- Your objective:
Reproduce each line exactly, including spacing and punctuation.

- Available data:
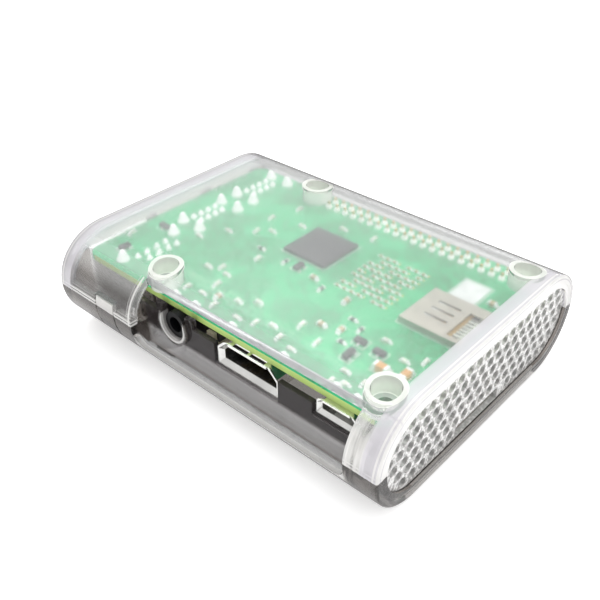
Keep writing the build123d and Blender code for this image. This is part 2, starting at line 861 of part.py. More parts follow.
chip_size = (1.6, 0.8, 0.6)
tan_size = (1.8, 1.1, 0.8)
tantalum_size = (3.2, 1.6, 1.2)
transistor_size = (2.6, 2.2, 1.0)

# from the card edge and the front edge, on the bare face
pale_capacitors = [
    (52.4, 5.6), (47.6, 4.4), (40.8, 4.4), (36.9, 5.6), (33.6, 7.2), (30.2, 5.4), (26.0, 4.2),
    (52.4, 9.6), (53.4, 13.2), (56.2, 14.6), (58.8, 12.8), (52.9, 22.4), (41.0, 10.5), (29.4, 10.8),
    (14.2, 6.0), (14.6, 2.4), (12.0, 3.4), (9.6, 5.6), (7.6, 14.9), (4.6, 17.4), (13.7, 17.6),
    (56.6, 5.2), (44.6, 8.4), (23.6, 8.8), (66.6, 26.4), (61.6, 30.8), (58.7, 33.0), (63.2, 37.6),
    (55.0, 39.4), (61.0, 45.2), (46.8, 44.8), (38.6, 46.0), (70.2, 20.4), (83.0, 11.0),
]
tan_capacitors = [(26.4, 13.2), (48.9, 6.9), (38.4, 24.6), (27.8, 22.6), (4.8, 41.4), (22.4, 14.4)]
orange_tantalums = [(9.6, 10.4), (5.0, 11.6)]
dark_transistors = [(79.2, 17.6), (79.2, 6.1), (17.2, 14.0), (16.6, 9.8), (12.4, 13.6), (43.6, 25.6)]
dark_resistors = [(20.0, 11.6), (19.6, 17.0), (22.8, 18.6), (47.4, 25.4), (55.2, 25.8), (34.6, 22.6)]

field_rows = 9
field_columns = 7
field_pitch = 1.9
field_size = (1.0, 0.5, 0.45)
field_place = (21.5, 26.0)


def chips(places, size):
    """Small blocks on the bare face, every other one turned."""
    shapes = []
    for index, place in enumerate(places):
        length, width, height = size
        if index % 2:
            length, width = width, length
        shapes.append(above(*on_board(*place), length, width, height))
    return shapes


def processor_field():
    """The close array of small capacitors behind the processor."""
    shapes = []
    for row in range(field_rows):
        for column in range(field_columns):
            if (row + 2 * column) % 5 == 4:
                continue
            x, y = on_board(field_place[0] + column * field_pitch, field_place[1] + row * field_pitch)
            shapes.append(above(x, y, *field_size))
    return shapes


def port_solder():
    """Solder joints of the USB and network sockets on the bare face."""
    joints = []
    for inset in usb_back_insets:
        y = back_edge - inset
        joints += [solder_cone(port_edge + row, y + x, pin_leg_joint)
                   for row in usb_leg_rows for x in usb_contact_places()]
        joints += [solder_cone(port_edge + row, y + side * usb_shield_half, shield_joint)
                   for row in usb_shield_rows for side in (-1, 1)]
    y = front_edge + net_front_inset
    for step in range(net_wires):
        row = port_edge + net_leg_row + net_leg_stagger * (step % 2)
        joints.append(solder_cone(row, y + (step - (net_wires - 1) / 2) * net_leg_pitch, net_leg_joint))
    joints += [solder_cone(port_edge + net_shield_row, y + side * net_shield_half, shield_joint)
               for side in (-1, 1)]
    return joints


def front_solder():
    """Solder joints of the front sockets on the bare face."""
    return [solder_cone(card_edge - inset + side * half, front_edge + front_joint_inset, front_joint)
            for inset, half in front_joint_halves for side in (-1, 1)]


# ---------------------------------------------------------------- writing the nodes

save("case_base", case_base())
save("case_lid", case_lid())
save("latch_front", latch(-1))
save("latch_back", latch(1))
save("end_grille", end_grille())

save("circuit_board", circuit_board())
save("header_housing", header_housing())
save("header_pins", *header_pin_set())
save("header_solder", *header_solder())
save("port_solder", *port_solder())
save("front_solder", *front_solder())

save("hdmi_shell", hdmi_shell())
save("hdmi_insulator", hdmi_insulator())
save("hdmi_contacts", *hdmi_contacts())
save("power_shell", power_shell())
save("power_tongue", power_tongue())
save("jack_body", jack_body())
save("jack_contact", jack_contact())
save("net_shield", net_shield())
save("net_insert", net_insert())
save("net_contacts", *net_contacts())
save("net_lights", *net_lights())
for number, inset in enumerate(usb_back_insets, start=1):
    save(f"usb_{number}_shell", usb_shell(back_edge - inset))
    save(f"usb_{number}_tongues", *usb_tongues(back_edge - inset))
    save(f"usb_{number}_contacts", *usb_contacts(back_edge - inset))

save("camera_socket", ribbon_socket(*on_board(*camera_inset)))
save("camera_latch", ribbon_latch(*on_board(*camera_inset)))
save("display_socket", ribbon_socket(*on_board(*display_inset)))
save("display_latch", ribbon_latch(*on_board(*display_inset)))

save("processor", below(*on_board(*processor_place), processor_side, processor_side, processor_t))
save("usb_controller",
     below(*on_board(*usb_controller_place), controller_side, controller_side, controller_t))
save("power_controller",
     below(*on_board(*power_controller_place), power_chip_side, power_chip_side, power_chip_t))
save("memory_chip", above(*on_board(*memory_place), memory_side, memory_side, memory_t))

save("card_shell", card_shell())
save("card_frame", card_frame())
save("card_contacts", *card_contacts())

save("inductors", *[below(*on_board(*place), *inductor_size) for place in inductor_places])
save("input_fuse", below(*on_board(*fuse_place), *fuse_size))
save("crystals", *[below(*on_board(*place), *crystal_size) for place in crystal_places])
save("status_lights", *[below(*on_board(*place), *light_size) for place in light_places])
save("chip_antenna", below(*on_board(*antenna_place), *antenna_size))

save("pale_capacitors", *chips(pale_capacitors, chip_size))
save("tan_capacitors", *chips(tan_capacitors, tan_size))
save("orange_tantalums", *chips(orange_tantalums, tantalum_size))
save("dark_transistors", *chips(dark_transistors, transistor_size))
save("dark_resistors", *chips(dark_resistors, chip_size))
save("processor_field", *processor_field())
save("paper_label", above(*on_board(*label_place), *label_size))
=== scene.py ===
"""Finishes and fine parts of a single board computer in a clear case, built around its frame."""

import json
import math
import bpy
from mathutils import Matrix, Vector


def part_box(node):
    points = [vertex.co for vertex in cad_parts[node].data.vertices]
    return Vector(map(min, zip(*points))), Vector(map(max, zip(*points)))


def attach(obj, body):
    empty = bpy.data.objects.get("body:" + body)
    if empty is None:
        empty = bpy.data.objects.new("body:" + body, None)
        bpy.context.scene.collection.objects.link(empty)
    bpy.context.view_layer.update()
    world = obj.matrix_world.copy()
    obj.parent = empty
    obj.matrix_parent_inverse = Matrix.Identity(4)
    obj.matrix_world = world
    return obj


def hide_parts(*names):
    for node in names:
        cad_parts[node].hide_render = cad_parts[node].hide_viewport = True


bl_info = {
    "name": "Clear Cased Board Computer",
    "version": (1, 0, 0),
    "blender": (4, 5, 0),
    "location": "View3D > Sidebar > Cased Board",
    "description": "Finishes and fine parts of a single board computer in a clear case",
    "category": "Object",
}

import bmesh
import bpy
from bpy.props import FloatProperty, FloatVectorProperty, PointerProperty
from mathutils import Matrix, Vector

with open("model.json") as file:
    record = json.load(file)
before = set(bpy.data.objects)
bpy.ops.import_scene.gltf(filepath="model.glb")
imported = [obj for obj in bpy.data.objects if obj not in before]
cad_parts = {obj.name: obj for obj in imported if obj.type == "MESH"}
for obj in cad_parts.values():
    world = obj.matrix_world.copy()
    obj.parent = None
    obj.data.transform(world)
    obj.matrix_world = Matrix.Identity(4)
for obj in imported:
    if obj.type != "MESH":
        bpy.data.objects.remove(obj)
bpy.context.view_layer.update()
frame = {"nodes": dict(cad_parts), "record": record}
NODES = frame["nodes"]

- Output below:
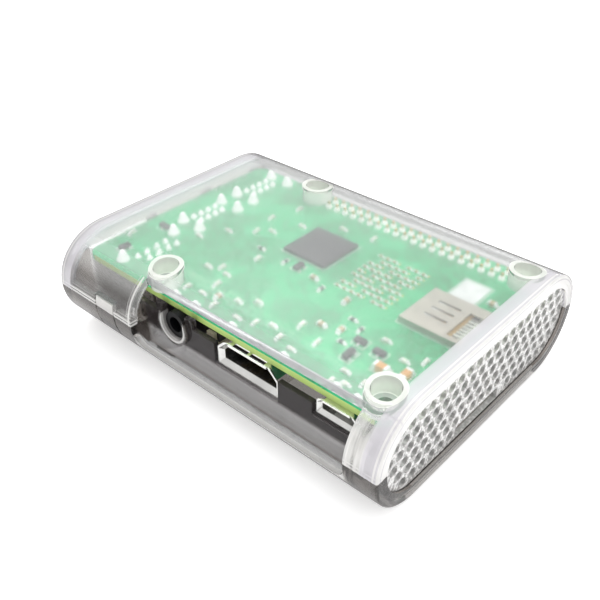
Keep writing the build123d and Blender code for this image. This is part 2, starting at line 861 of part.py. More parts follow.
chip_size = (1.6, 0.8, 0.6)
tan_size = (1.8, 1.1, 0.8)
tantalum_size = (3.2, 1.6, 1.2)
transistor_size = (2.6, 2.2, 1.0)

# from the card edge and the front edge, on the bare face
pale_capacitors = [
    (52.4, 5.6), (47.6, 4.4), (40.8, 4.4), (36.9, 5.6), (33.6, 7.2), (30.2, 5.4), (26.0, 4.2),
    (52.4, 9.6), (53.4, 13.2), (56.2, 14.6), (58.8, 12.8), (52.9, 22.4), (41.0, 10.5), (29.4, 10.8),
    (14.2, 6.0), (14.6, 2.4), (12.0, 3.4), (9.6, 5.6), (7.6, 14.9), (4.6, 17.4), (13.7, 17.6),
    (56.6, 5.2), (44.6, 8.4), (23.6, 8.8), (66.6, 26.4), (61.6, 30.8), (58.7, 33.0), (63.2, 37.6),
    (55.0, 39.4), (61.0, 45.2), (46.8, 44.8), (38.6, 46.0), (70.2, 20.4), (83.0, 11.0),
]
tan_capacitors = [(26.4, 13.2), (48.9, 6.9), (38.4, 24.6), (27.8, 22.6), (4.8, 41.4), (22.4, 14.4)]
orange_tantalums = [(9.6, 10.4), (5.0, 11.6)]
dark_transistors = [(79.2, 17.6), (79.2, 6.1), (17.2, 14.0), (16.6, 9.8), (12.4, 13.6), (43.6, 25.6)]
dark_resistors = [(20.0, 11.6), (19.6, 17.0), (22.8, 18.6), (47.4, 25.4), (55.2, 25.8), (34.6, 22.6)]

field_rows = 9
field_columns = 7
field_pitch = 1.9
field_size = (1.0, 0.5, 0.45)
field_place = (21.5, 26.0)


def chips(places, size):
    """Small blocks on the bare face, every other one turned."""
    shapes = []
    for index, place in enumerate(places):
        length, width, height = size
        if index % 2:
            length, width = width, length
        shapes.append(above(*on_board(*place), length, width, height))
    return shapes


def processor_field():
    """The close array of small capacitors behind the processor."""
    shapes = []
    for row in range(field_rows):
        for column in range(field_columns):
            if (row + 2 * column) % 5 == 4:
                continue
            x, y = on_board(field_place[0] + column * field_pitch, field_place[1] + row * field_pitch)
            shapes.append(above(x, y, *field_size))
    return shapes


def port_solder():
    """Solder joints of the USB and network sockets on the bare face."""
    joints = []
    for inset in usb_back_insets:
        y = back_edge - inset
        joints += [solder_cone(port_edge + row, y + x, pin_leg_joint)
                   for row in usb_leg_rows for x in usb_contact_places()]
        joints += [solder_cone(port_edge + row, y + side * usb_shield_half, shield_joint)
                   for row in usb_shield_rows for side in (-1, 1)]
    y = front_edge + net_front_inset
    for step in range(net_wires):
        row = port_edge + net_leg_row + net_leg_stagger * (step % 2)
        joints.append(solder_cone(row, y + (step - (net_wires - 1) / 2) * net_leg_pitch, net_leg_joint))
    joints += [solder_cone(port_edge + net_shield_row, y + side * net_shield_half, shield_joint)
               for side in (-1, 1)]
    return joints


def front_solder():
    """Solder joints of the front sockets on the bare face."""
    return [solder_cone(card_edge - inset + side * half, front_edge + front_joint_inset, front_joint)
            for inset, half in front_joint_halves for side in (-1, 1)]


# ---------------------------------------------------------------- writing the nodes

save("case_base", case_base())
save("case_lid", case_lid())
save("latch_front", latch(-1))
save("latch_back", latch(1))
save("end_grille", end_grille())

save("circuit_board", circuit_board())
save("header_housing", header_housing())
save("header_pins", *header_pin_set())
save("header_solder", *header_solder())
save("port_solder", *port_solder())
save("front_solder", *front_solder())

save("hdmi_shell", hdmi_shell())
save("hdmi_insulator", hdmi_insulator())
save("hdmi_contacts", *hdmi_contacts())
save("power_shell", power_shell())
save("power_tongue", power_tongue())
save("jack_body", jack_body())
save("jack_contact", jack_contact())
save("net_shield", net_shield())
save("net_insert", net_insert())
save("net_contacts", *net_contacts())
save("net_lights", *net_lights())
for number, inset in enumerate(usb_back_insets, start=1):
    save(f"usb_{number}_shell", usb_shell(back_edge - inset))
    save(f"usb_{number}_tongues", *usb_tongues(back_edge - inset))
    save(f"usb_{number}_contacts", *usb_contacts(back_edge - inset))

save("camera_socket", ribbon_socket(*on_board(*camera_inset)))
save("camera_latch", ribbon_latch(*on_board(*camera_inset)))
save("display_socket", ribbon_socket(*on_board(*display_inset)))
save("display_latch", ribbon_latch(*on_board(*display_inset)))

save("processor", below(*on_board(*processor_place), processor_side, processor_side, processor_t))
save("usb_controller",
     below(*on_board(*usb_controller_place), controller_side, controller_side, controller_t))
save("power_controller",
     below(*on_board(*power_controller_place), power_chip_side, power_chip_side, power_chip_t))
save("memory_chip", above(*on_board(*memory_place), memory_side, memory_side, memory_t))

save("card_shell", card_shell())
save("card_frame", card_frame())
save("card_contacts", *card_contacts())

save("inductors", *[below(*on_board(*place), *inductor_size) for place in inductor_places])
save("input_fuse", below(*on_board(*fuse_place), *fuse_size))
save("crystals", *[below(*on_board(*place), *crystal_size) for place in crystal_places])
save("status_lights", *[below(*on_board(*place), *light_size) for place in light_places])
save("chip_antenna", below(*on_board(*antenna_place), *antenna_size))

save("pale_capacitors", *chips(pale_capacitors, chip_size))
save("tan_capacitors", *chips(tan_capacitors, tan_size))
save("orange_tantalums", *chips(orange_tantalums, tantalum_size))
save("dark_transistors", *chips(dark_transistors, transistor_size))
save("dark_resistors", *chips(dark_resistors, chip_size))
save("processor_field", *processor_field())
save("paper_label", above(*on_board(*label_place), *label_size))
=== scene.py ===
"""Finishes and fine parts of a single board computer in a clear case, built around its frame."""

import json
import math
import bpy
from mathutils import Matrix, Vector


def part_box(node):
    points = [vertex.co for vertex in cad_parts[node].data.vertices]
    return Vector(map(min, zip(*points))), Vector(map(max, zip(*points)))


def attach(obj, body):
    empty = bpy.data.objects.get("body:" + body)
    if empty is None:
        empty = bpy.data.objects.new("body:" + body, None)
        bpy.context.scene.collection.objects.link(empty)
    bpy.context.view_layer.update()
    world = obj.matrix_world.copy()
    obj.parent = empty
    obj.matrix_parent_inverse = Matrix.Identity(4)
    obj.matrix_world = world
    return obj


def hide_parts(*names):
    for node in names:
        cad_parts[node].hide_render = cad_parts[node].hide_viewport = True


bl_info = {
    "name": "Clear Cased Board Computer",
    "version": (1, 0, 0),
    "blender": (4, 5, 0),
    "location": "View3D > Sidebar > Cased Board",
    "description": "Finishes and fine parts of a single board computer in a clear case",
    "category": "Object",
}

import bmesh
import bpy
from bpy.props import FloatProperty, FloatVectorProperty, PointerProperty
from mathutils import Matrix, Vector

with open("model.json") as file:
    record = json.load(file)
before = set(bpy.data.objects)
bpy.ops.import_scene.gltf(filepath="model.glb")
imported = [obj for obj in bpy.data.objects if obj not in before]
cad_parts = {obj.name: obj for obj in imported if obj.type == "MESH"}
for obj in cad_parts.values():
    world = obj.matrix_world.copy()
    obj.parent = None
    obj.data.transform(world)
    obj.matrix_world = Matrix.Identity(4)
for obj in imported:
    if obj.type != "MESH":
        bpy.data.objects.remove(obj)
bpy.context.view_layer.update()
frame = {"nodes": dict(cad_parts), "record": record}
NODES = frame["nodes"]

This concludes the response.